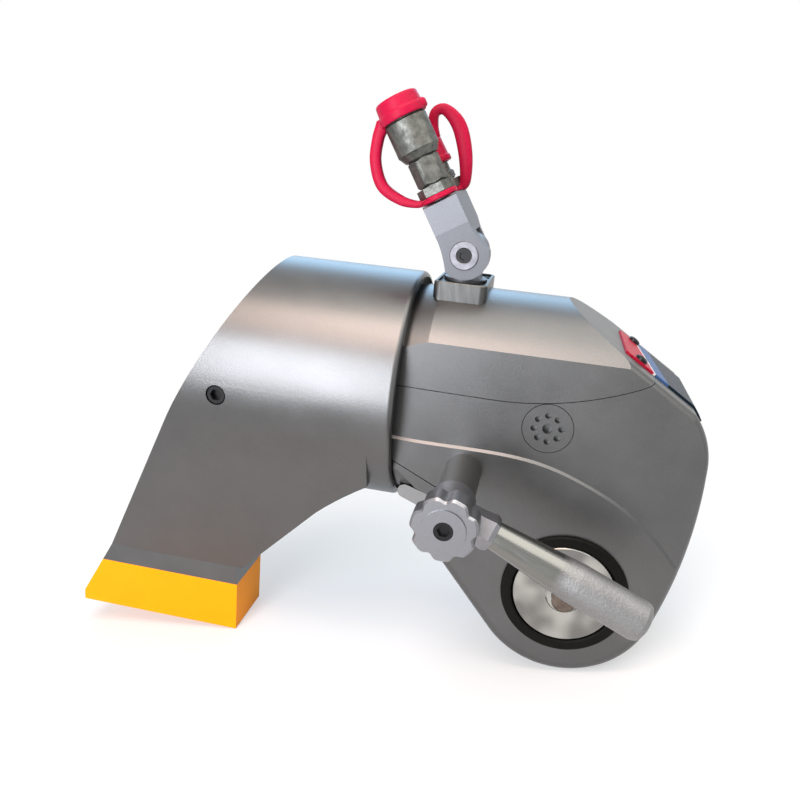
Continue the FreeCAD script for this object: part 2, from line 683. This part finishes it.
def drive_spline(radius, depth, near, far):
    """Rounded-off spline of the square drive, along Y."""
    points = []
    pitch = 2 * math.pi / DRIVE_SPLINES
    for i in range(DRIVE_SPLINES):
        for share, reach in ((-0.22, 0), (-0.14, depth), (0.14, depth), (0.22, 0)):
            angle = (i + share) * pitch
            out = radius - depth + reach
            points.append(V(out * math.cos(angle), near, out * math.sin(angle)))
    return Part.Face(Part.makePolygon(points + [points[0]])).extrude(V(0, far - near, 0))


def ratchet():
    """Toothed band with a journal on each side and a splined bore."""
    body = saw_teeth(RATCHET_HALF)
    body = body.fuse(rod_y(0, 0, JOURNAL_R, -BODY_HALF + 4.2, BODY_HALF - 4.2))
    return body.cut(drive_spline(DRIVE_BORE_R + 0.1, 2.0, -60, 60))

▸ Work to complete
Write out the data exactly as it stands.

▸ Solution to this problem
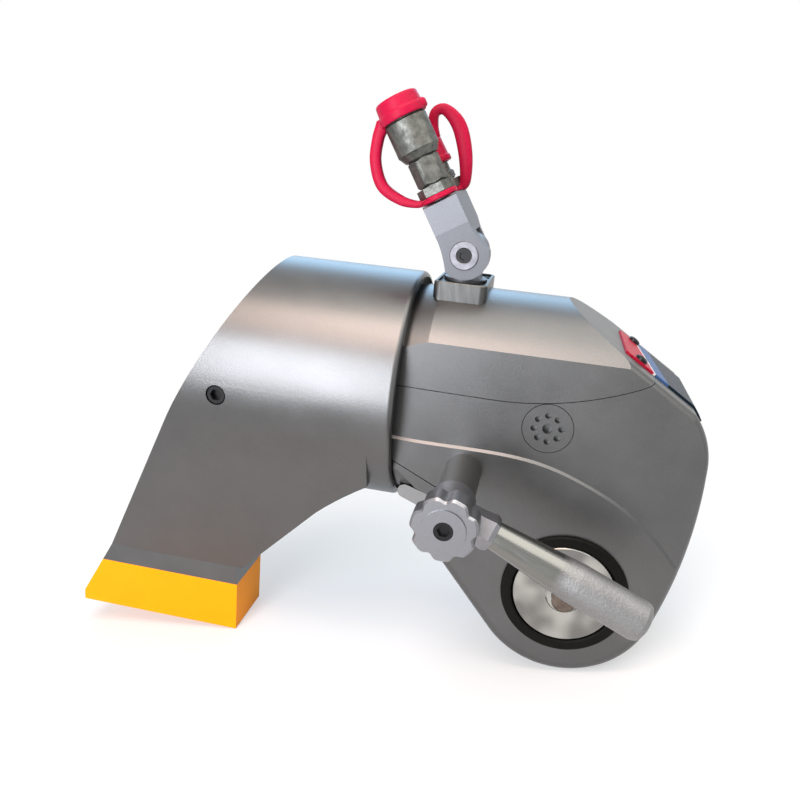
Continue the FreeCAD script for this object: part 2, from line 683. This part finishes it.
def drive_spline(radius, depth, near, far):
    """Rounded-off spline of the square drive, along Y."""
    points = []
    pitch = 2 * math.pi / DRIVE_SPLINES
    for i in range(DRIVE_SPLINES):
        for share, reach in ((-0.22, 0), (-0.14, depth), (0.14, depth), (0.22, 0)):
            angle = (i + share) * pitch
            out = radius - depth + reach
            points.append(V(out * math.cos(angle), near, out * math.sin(angle)))
    return Part.Face(Part.makePolygon(points + [points[0]])).extrude(V(0, far - near, 0))


def ratchet():
    """Toothed band with a journal on each side and a splined bore."""
    body = saw_teeth(RATCHET_HALF)
    body = body.fuse(rod_y(0, 0, JOURNAL_R, -BODY_HALF + 4.2, BODY_HALF - 4.2))
    return body.cut(drive_spline(DRIVE_BORE_R + 0.1, 2.0, -60, 60))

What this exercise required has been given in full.